10-10-2013 12:16 PM
There is a code...
set temp1(keep = a b c d);
Can we reduce the time by any means??
Actually the dataset(temp1) has 7 million rows and it takes a long time....is there anything we can do about it?...please help....
10-10-2013 04:22 PM
If this is a common task, you want to do an infrastructure review, so you can avoid any bottlenecks. This would include the server (CPU, I/O), network and speed of your PC (again, CPU and disk I/O).to
Do you copy the table because the server connection is slow, or do you have laptop and want to bring your data from the office?
10-10-2013 01:24 PM
A couple of things to consider ...
Do you really need to create this data set at all, or could you use TEMP1 for analysis?
The setting for the COMPRESS option can affect many of the resources required. You could run a PROC OPTIONS to see your default setting for COMPRESS. While this may reduce the time, it may increase the use of other resources:
data temp (compress=NO);
set temp1 (keep=a b c d);
The results will depend on characteristics of your data, so it is difficult to predict ahead of time.
10-10-2013 03:08 PM
If you need to do this copy at all (what is the requirement for this task?), why is both source ad target tables in SASwork? What is the application?
If you have read from a permanent location, you could consider moving your source table to SPDE, which allow you to do multi-threaded table scans.
10-10-2013 03:10 PM
It also depends on where your temp1 dataset is located. If it is on a SAN or in Oracle for example, the I/O for the file could be what is taking all the time.

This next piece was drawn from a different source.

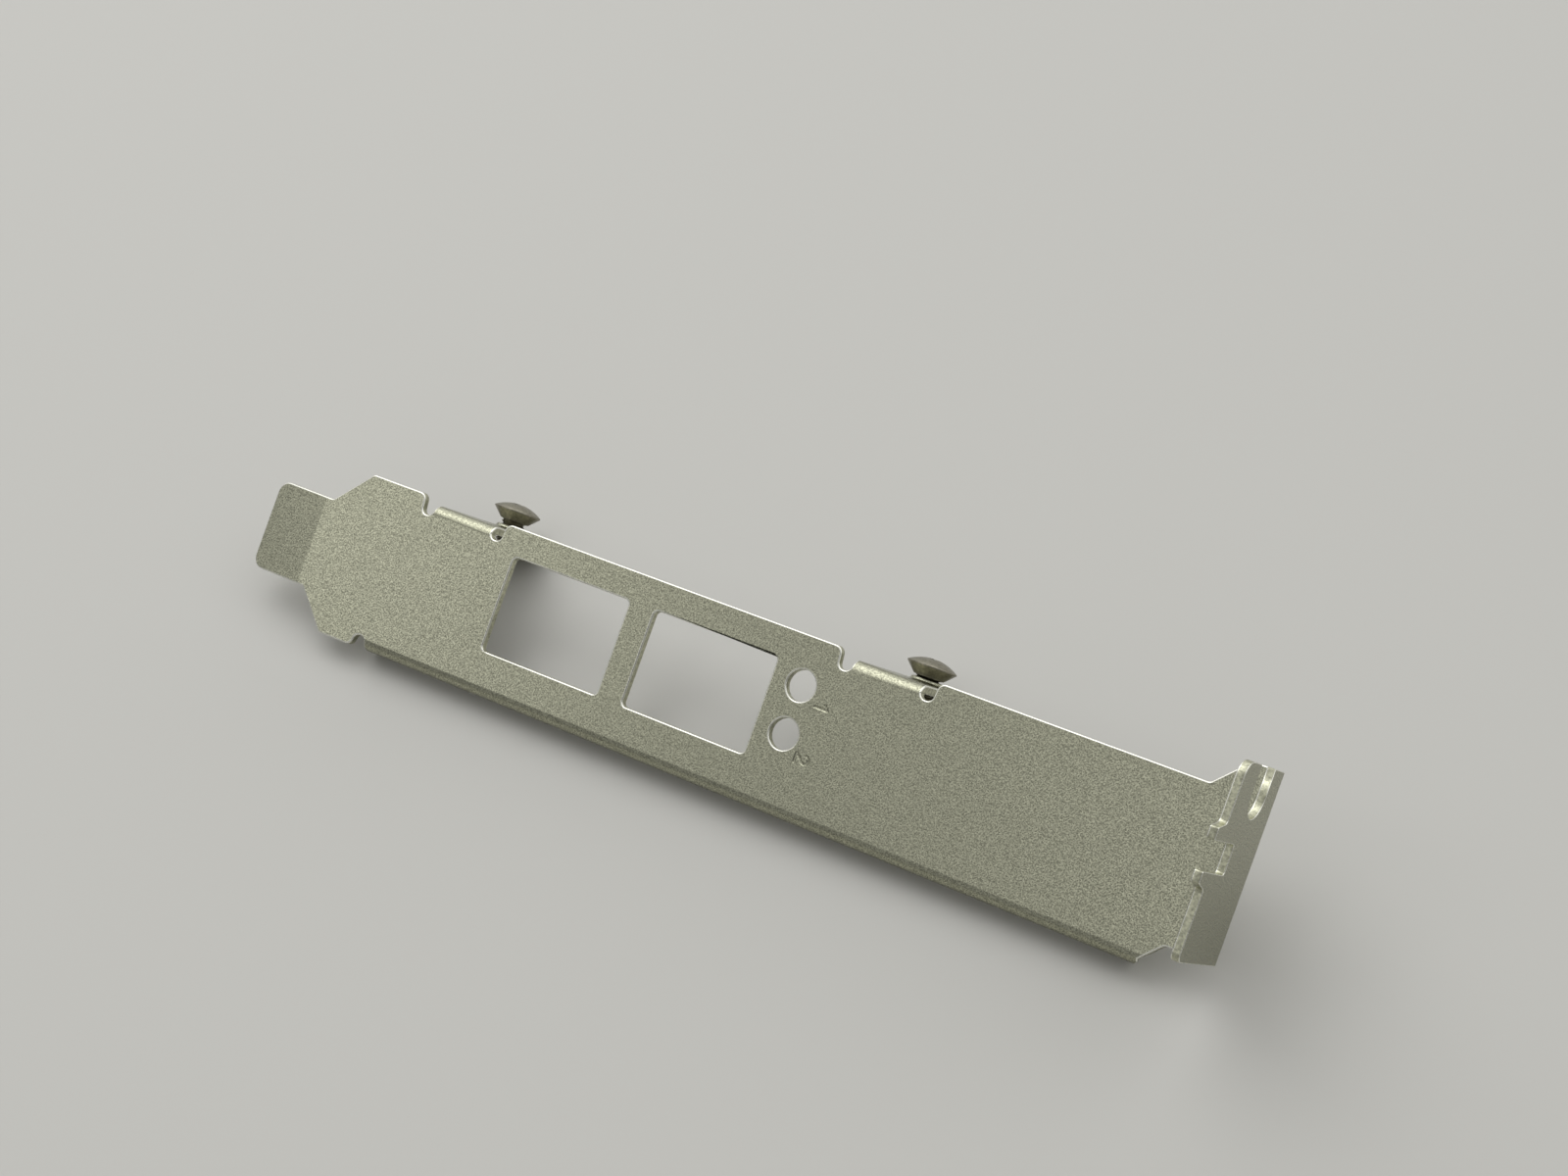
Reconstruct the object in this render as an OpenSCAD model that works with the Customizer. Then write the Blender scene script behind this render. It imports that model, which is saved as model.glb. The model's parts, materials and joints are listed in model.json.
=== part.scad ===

I found that a SQL sometimes works faster than a data step in these cases....
CREATE TABLE TEMP as
SELECT A, B,. C, D
10-10-2013 03:18 PM
hi guyss.....actually i am taking data from server....so the temp1 dataset is at server location.....and i am creating the new dataset at my local desktop......so just wanted to check up if there is any technique which can be applied so that time is reduced to get those columns.....its a huge data......so it takes 2 hours for only this set of statements.....
10-10-2013 04:00 PM
Unless you have a very old PC, 2 hours is longer than it would take to run the program if both data sets were located on the PC.
One possibility would be to use PROC COPY to copy the data set. You would have to copy the entire data set, and then run a second program later on the PC to subset the variables. That combination could easily be faster, but it would depend on how many variables are in the original data set.
If you have the storage space on your PC, it's worth testing how long PROC COPY would take.
10-11-2013 05:08 AM
Actually the dataset is too big to copy it on local drive....it will take a very long time....around 2 days....
so the connection to the server will break after 2-3 hours....
i am getting the data frm the server database....so i need to think of a measure where the execution time is less.....
10-11-2013 07:12 AM
Is there a SAS server involved in the setup, or do you just have a bunch of PC licenses and a shared disk on the network.
Sounds like that you are in need for a more centralized data store, with a compute server. This kind of setup is less dependant on network bandwidth. Such setup can be solved either by SAS/CONNECT or by having Enterprise Guide clients talking to a SAS WorksSpace Server (part of Intelligence platform). The actual SAS module for this is Integration Technologies, bot often part of SAS offered bundles (BI Server, DI Server etc).
10-11-2013 07:21 AM
The code sample you've given us in your original post...
set temp1(keep = a b c d);
...creates SAS table "temp" in SAS Work using table "temp1" also in SAS Work. So this would run on the same server and on the same file system. Also you're only copying 4 columns in your sample code. From what you describe this sample code does not represent your reality and you will need to tell us more in detail where your data is coming from and how your code actually looks like.
7M rows are not that much if it's only about 4 variables so I must assume that the way you've written your real code actually copies the full data to your laptop before it sub-sets it.
If you tell us exactly how your environment looks like - eg: Source data resides in a DBMS (which one), there is a remote server to which you can connect via SAS\Connect, etc. - and if you post your real code then I'm sure someone here can come up with some ideas of how to improve performance (eg: readbuf, multithreading, spde enging, ....).
By the way: Which SAS version are you on? Since SAS 9.4 PROC DS2 is production and allows for multithreading with SAS datasets.
10-23-2013 07:44 PM
I believe with Proc DS2 now being production in SAS9.4 and allowing for multi-threading also for SAS data sets, using such an approach could be even faster than Proc Download.
10-24-2013 01:42 AM
I seriously doubt it Patrick.
1- We are transfering data between hosts, proc DS2 was never optimised for this at all, proc download was
2- Multithreading only makes sense if the CPU is the bottleneck, which I doubt is the case here (what are the log figures?)
Usually I/O is the bottleneck, and for a download, the network is even slower and becomes the bottleneck.
If you run 10 processes instead of one when the network or the disk is saturated, there is no point. It actually makes things worse.
3- Even for data steps that run on one host, using proc DS2 with several threads is no guarantee things will speed up. Quite the opposite in many cases.
Proc DS2 is a solution to some problems, but certainly not a cure-all.